Die Wettervorhersage vom Freitagabend im Video:
Überschwemmungen auf zwei Arten denkbar
Die Experten erwarten in betroffenen Flüssen und Bächen von Freitag an sehr deutliche und rasche Anstiege, insbesondere an den Donauzuflüssen. Verlässliche Abschätzungen dazu, wie hoch die Pegel steigen könnten und wann Scheitelpunkte erreicht würden, seien aufgrund von Unsicherheiten in der Niederschlagsvorhersage derzeit noch nicht möglich, so die HVZ.
Hochwasser und Überschwemmungen könnten grundsätzlich auf zwei Arten entstehen, sagte die HVZ-Hydrologin. Demnach treten entweder Flüsse durch ergiebigen Niederschlag über die Ufer oder es kommt durch Starkregen oberflächlich an einzelnen Punkten zu großen Wassermassen. Durch die aktuell vorhergesagten Niederschlagsmengen könne beides auftreten, sagte die Expertin.
Wetterdienst warnt: "Gefahr für Leib und Leben"
Einwohnerinnen und Einwohner von Regionen, in denen Hochwasser droht, sollten sich auf die Situation einstellen, indem sie beispielsweise Wertgegenstände vom Keller in höhere Stockwerke bringen.
Der DWD warnt außerdem davor, dass Straßen und Unterführungen bei heftigem Regen schnell überflutet werden können. "Gefahr für Leib und Leben durch Überflutungen", hieß es. Auch Aquaplaning auf Fahrbahnen ist möglich - damit steigt die Gefahr von Verkehrsunfällen. Außerdem könne es zu Erdrutschen kommen. Vor kurzem kam es in Gemmingen (Kreis Heilbronn) innerhalb kürzester Zeit zu einem "Jahrtausend-Unwetter."
Mancherorts bereitet man sich schon auf die Wettersituation vor, zum Beispiel in Eberbach am Neckar (Rhein-Neckar-Kreis). Für den Samstag ist ein Pegelstand von 6,20 Metern am Messpunkt Rockenau vorhergesagt.
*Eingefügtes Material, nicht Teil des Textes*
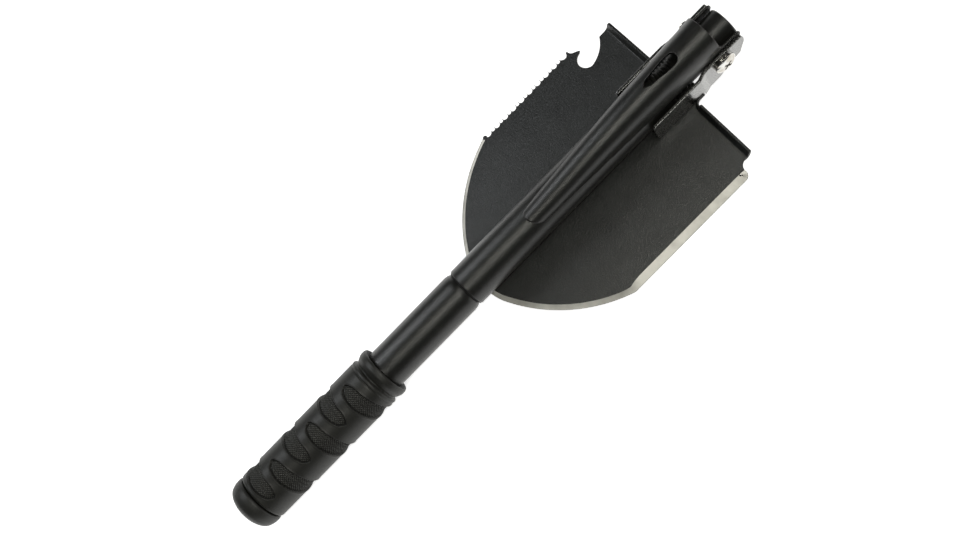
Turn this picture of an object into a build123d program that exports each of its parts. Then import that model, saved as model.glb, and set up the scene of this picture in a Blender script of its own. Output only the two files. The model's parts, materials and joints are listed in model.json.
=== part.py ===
"""Folding camp shovel: blade and pick on one pivot, with a two-piece screwed tube handle.

Frame: +X runs along the handle from the butt to the head, +Z is the pick's side,
the blade lies on the -Z side.  The origin is the centre of the butt's flat face.
The tool is modelled folded, as it is stored.  Lengths are millimetres.
"""
from math import cos, hypot, radians, sin
import os

from build123d import *

os.makedirs("parts", exist_ok=True)

# ---- driving dimensions -------------------------------------------------------------
TUBE_R = 11.0  # outside radius of both handle tubes
BORE_R = 9.3  # their bore, tapped at the ends
THREAD_R = 9.25  # screw threads are drawn as plain cylinders that run in the bore
RUN_GAP = 0.06  # radial clearance of a turning pin

CAP_END_X = 11.6  # end cap, from the butt to the groove that marks it off
TUBE_START_X = 12.2
GRIP_END_X = 102.6
SEAM_X = 160.0  # joint between the lower and the upper tube
SEAM_T = 0.6  # thickness of the seam's rubber washer
UPPER_END_X = 295.4  # head end of the upper tube, backed off as it is when folding
LOCK_RING_T = 1.6
LOCK_TRAVEL = 12.0  # the ring and tube screw this far towards the head to lock it

PIVOT_X = 326.4  # axis of the pivot screw, along Y at Z = 0
BOLT_R = 3.0
POST_END_X = 341.0

BLADE_T = 1.6
BLADE_TOP_Z = -13.4  # handle side of the blade, on its centre line
BLADE_HALF = 58.1
BLADE_CROWN_R = 290.0
BLADE_TIP_X = 164.2
BLADE_REAR_X = 302.7  # where the sheet turns up into the foot step
STEP_HALF = 50.6

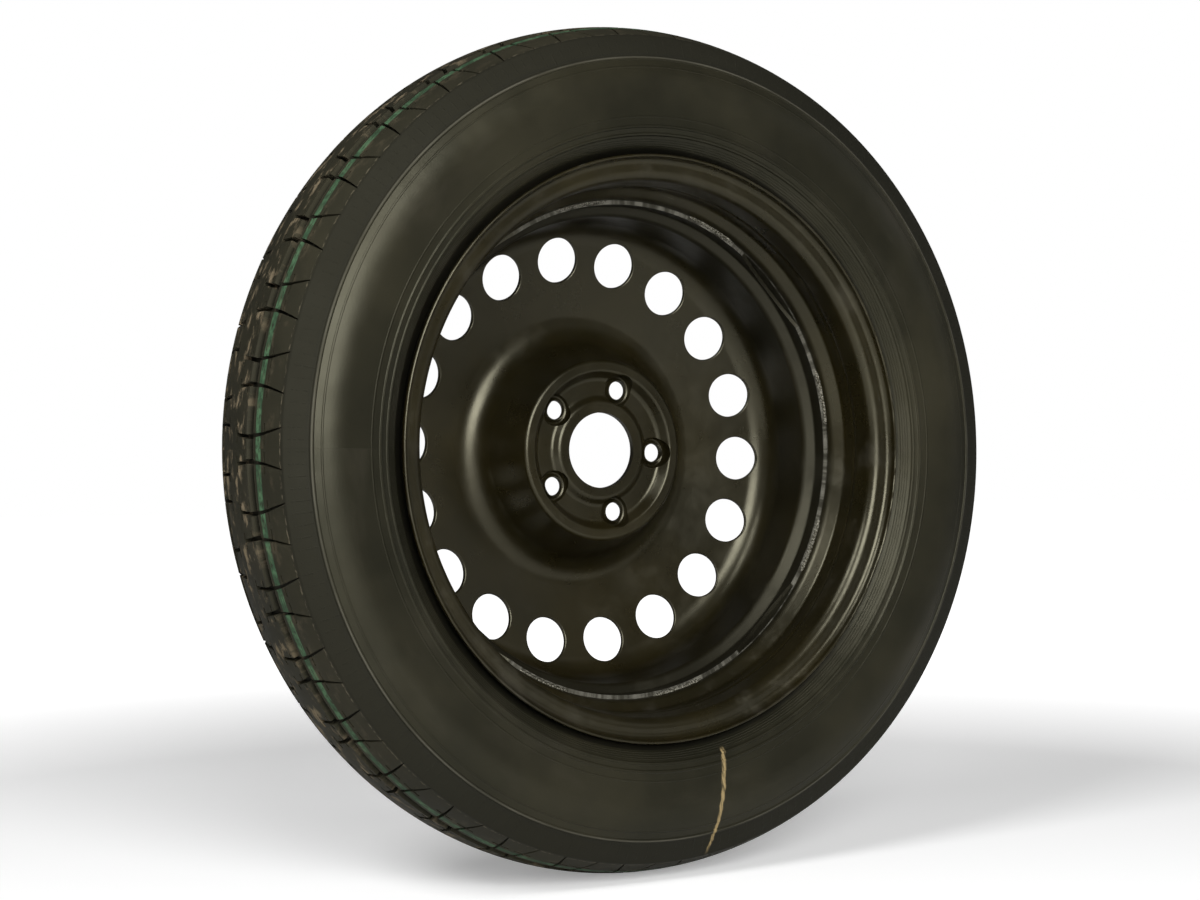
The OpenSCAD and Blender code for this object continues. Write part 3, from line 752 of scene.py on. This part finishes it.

Das sei noch nicht "sehr kritisch", so Reiner Minges vom Ordnungsamt der Stadt, aber man bereite sich dennoch vor - zum Beispiel entlang der Bundesstraße B37. Die Stadt Heidelberg richtet laut Mitteilung wegen des erwarteten Anstiegs des Neckars Umleitungen ein und gibt Sandsäcke an Anwohner aus.
Auch die Gemeinde Illerkirchberg (Alb-Donau-Kreis) bereitet sich auf die angekündigte mögliche Hochwasserlage vor. Die beiden Ortsteile Ober- und Unterkirchberg sind in der Vergangenheit immer wieder von Überschwemmungen betroffen gewesen. Auch in vielen anderen Orten in der Region bereitet man sich auf Überschwemmungen vor. Die gestiegenen Hochwasserpegel an Donau, Iller, Riss, Brenz und Kocher würden weiter genau beobachtet, heißt es seitens der örtlichen Feuerwehren.
Veranstaltungen wegen Dauerregens abgesagt
Wegen des Dauerregens wurden Veranstaltungen im Land abgesagt, beispielsweise der für Samstag vorgesehene Beginn der Reihe "Kultur in der City" in Heidenheim und der ebenfalls für Samstag geplante Gässlesmarkt in Schorndorf (Rems-Murr-Kreis). Auch die für das Wochenende von Freitag an geplante Living-History-Veranstaltung im Odenwälder Freilandmuseum in Walldürn-Gottersdorf (Neckar-Odenwald-Kreis) findet wetterbedingt nicht statt. Bei Braunsbach (Kreis Schwäbisch Hall) wurde ein Campingplatz geräumt.
Landesturnfest im Schussental abgebrochen
Am späten Freitagabend haben der Schwäbische Turnerbund und die Kommunen im mittleren Schuseental darüber hinaus bekannt gegeben, das Landesturnfest vorzeitig abzubrechen. Die beteiligten Städte und Gemeinden Ravensburg, Weingarten, Baienfurt, Baindt und Berg sowie der Schwäbische Turnerbund hätten "schweren Herzens entschieden, dass aufgrund der anhaltenden Hochwassersituation ab heute, 31. Mai, 24 Uhr, keine weiteren Veranstaltungen, Wettkämpfe und Mitmachangebote des Landesturnfestes mehr stattfinden".